Reagan was a B-list actor and by no means an intellectual, surrounded by neoconservatives and free-marketeers. Working within the context of generational forgetfulness, he set us all on a path toward deregulation and a resurgence of free-market fundamentalism. The financial meltdown in 2008 was a direct result of these policies.
Amazingly, even after the near-occurance of another Great Depression (we're instead saddled with the Great Recession, as if that's a gigantic step up from an actual depression). We're still running down the free-market-at-any-price path. Mitt Romney and his running mate Paul Ryan are living proof of this. Ryan is the chairman of the Budget Committee in the GOP-controlled House and author of a proposed federal budget that would slash social spending (and those safety nets) by some $3.3 trillion, ditch Medicare and Medicaid, all while simultaneously cutting taxes for the wealthy. Ryan is no less than the reincarnation of a free marketeer who wants to recreate the circumstances that brought us all thirty-three major economic downturns crowned by the Great Depression.
Part III: Social Darwinism
It was University of California Professor Robert Reich who recently explained would happen if Paul Ryan ever achieved a position of real power. “More than any other politician today, Paul Ryan exemplifies the Social Darwinism at the core of the today’s Republican Party.”
And what is Social Darwinism? It's a belief in the necessity of a struggle for survival where only the “fittest” survive.
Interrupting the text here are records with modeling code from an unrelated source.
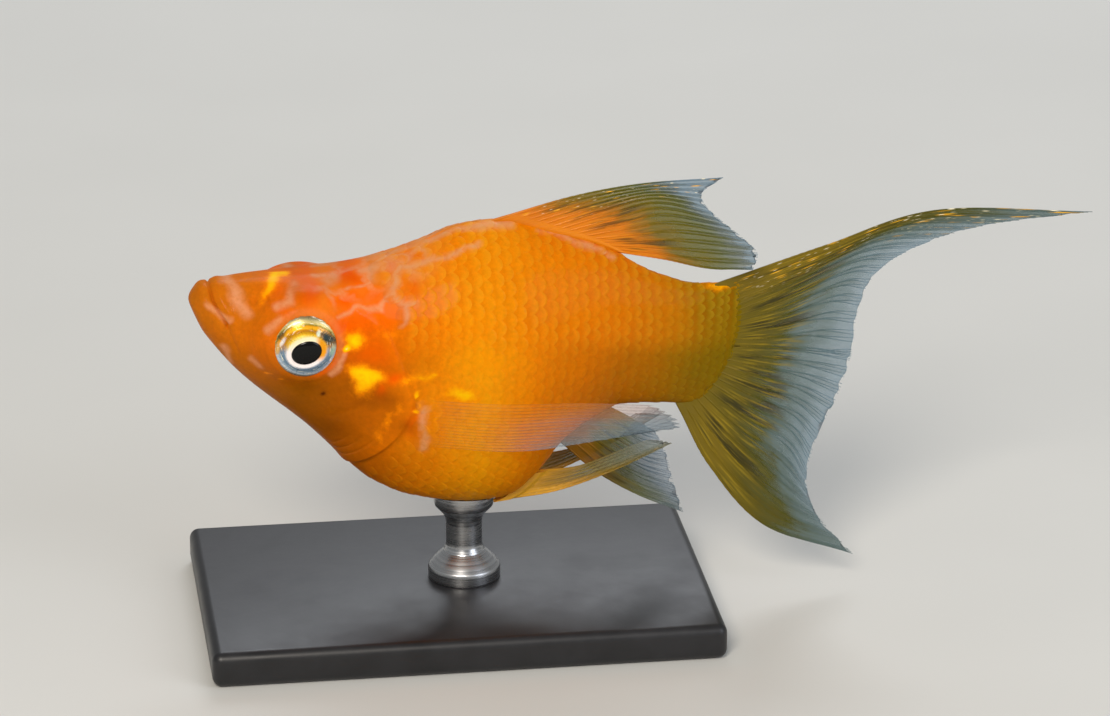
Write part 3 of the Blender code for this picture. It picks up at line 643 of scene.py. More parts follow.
def scale_shape():
    """One flat scale, 1 long and 2 wide, with its root at the origin and its free edge at +X.

    Its place on itself and its height over the skin, in metres, are stored on its points.
    """
    along = np.array([0.0, 0.3, 0.55, 0.72, 0.86, 0.95, 1.0])
    across = np.array([-1.0, -0.8, -0.45, 0.0, 0.45, 0.8, 1.0])
    a, b = np.meshgrid(along, across, indexing="ij")
    front = 0.16 * b**2
    rear = 1.0 - 0.36 * np.abs(b) ** 2.3
    x = front + (rear - front) * a
    y = b * (0.8 + 0.2 * np.sin(np.pi * np.clip(a, 0.0, 0.8)))
    lift = SCALE_RISE * (0.05 + 0.95 * a - 0.45 * (a >= 1.0) - 0.5 * (np.abs(b) >= 1.0) * a)
    rows, count = a.shape
    corner = np.arange(rows * count).reshape(rows, count)
    square = np.stack([corner[:-1, :-1], corner[1:, :-1], corner[1:, 1:], corner[:-1, 1:]], -1)
    # The root under the scale closes it to a solid.
    root = rows * count
    rim = np.concatenate([corner[:, 0], corner[-1, 1:], corner[-2::-1, -1], corner[0, -2:0:-1]]).tolist()
    faces = square.reshape(-1, 4).tolist() + [(q, p, root) for p, q in zip(rim, rim[1:] + rim[:1])]
    mesh = bpy.data.meshes.new("scale shape")
    spots = np.stack([x, y, 0 * x], -1).reshape(-1, 3).tolist()
    mesh.from_pydata(spots + [(0.5, 0.0, -0.05)], [], faces)
    store(mesh, "scale_place", np.append(np.stack([a, b, 0 * a], -1), (0.5, 0.0, 0.0)), "FLOAT_VECTOR")
    store(mesh, "lift", np.append(lift, -0.05) * MM)
    return mesh


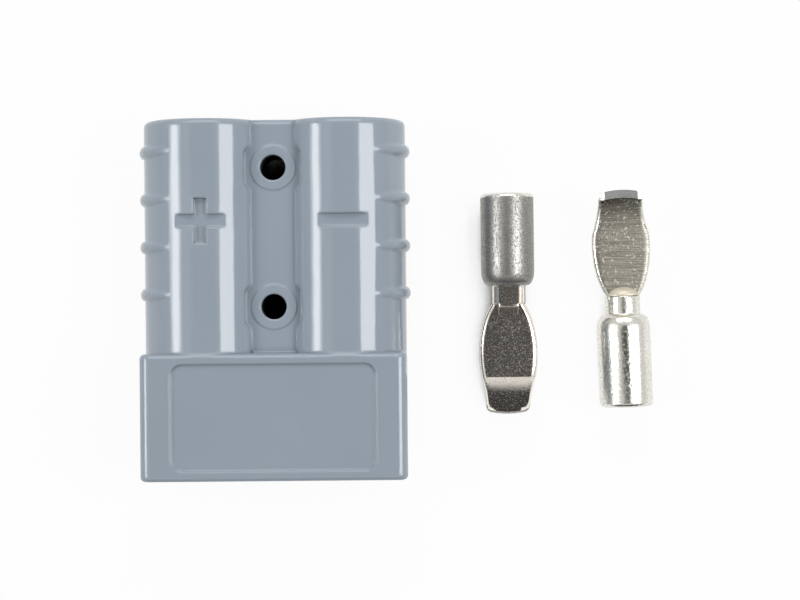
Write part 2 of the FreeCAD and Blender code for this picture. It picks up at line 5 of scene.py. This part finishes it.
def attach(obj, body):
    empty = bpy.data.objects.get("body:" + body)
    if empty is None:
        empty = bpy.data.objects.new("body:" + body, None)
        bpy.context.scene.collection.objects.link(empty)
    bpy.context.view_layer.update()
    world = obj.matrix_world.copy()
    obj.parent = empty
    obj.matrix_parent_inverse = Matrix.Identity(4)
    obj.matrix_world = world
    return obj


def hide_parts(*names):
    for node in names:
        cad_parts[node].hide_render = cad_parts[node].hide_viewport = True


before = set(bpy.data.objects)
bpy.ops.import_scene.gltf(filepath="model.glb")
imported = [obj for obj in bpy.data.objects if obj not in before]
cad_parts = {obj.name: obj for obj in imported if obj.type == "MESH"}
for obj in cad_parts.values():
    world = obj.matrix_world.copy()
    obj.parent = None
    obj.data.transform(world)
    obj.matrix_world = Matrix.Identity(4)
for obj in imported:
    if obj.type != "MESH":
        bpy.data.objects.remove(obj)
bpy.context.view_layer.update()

Here is how William Graham Sumner, the nineteenth century’s leading American spokesman for this outlook, put it: “Civilization has a simple choice. It is either liberty, inequality, survival of the fittest or not-liberty, equality, survival of the unfittest. The former carries society forward and favors all its best members; the latter carries society downwards and favors all its worst members.” This is may well be Paul Ryan’s version of the struggle between good and evil. By the way, liberty here is defined as the freedom of individuals to pursue wealth in an unfettered way.
Following this ideology, a Mitt Romney presidency, with Ryan as VP, would most likely increase the pace of deregulation and destroy what is left of the country’s safety nets. It would ultimately devastate the middle class, greatly increase the ranks of the poor and unemployed, do away with union rights, and reserve prosperity for the upper class alone. All of this will be done in the name of the liberty. And, it will be guided by an ideological paradigm that has already been proven throughout history to be disastrous.
We can speculate about popular reaction to these policies as time goes on. There will probably be eventual demonstrations in the streets. Those in power will respond with red-baiting tactics and repression against the protesting victims of their policies. But, if the electoral system works, those responsible should be cast out of office in four to eight years.
All in all it is a pretty grim picture. It was George Santayana, a philosopher with both Spanish and American roots who said that “those who cannot remember the past are condemned to repeat it.” We in the United States, so thoroughly attached to our local here and now, are certainly candidates for this fate.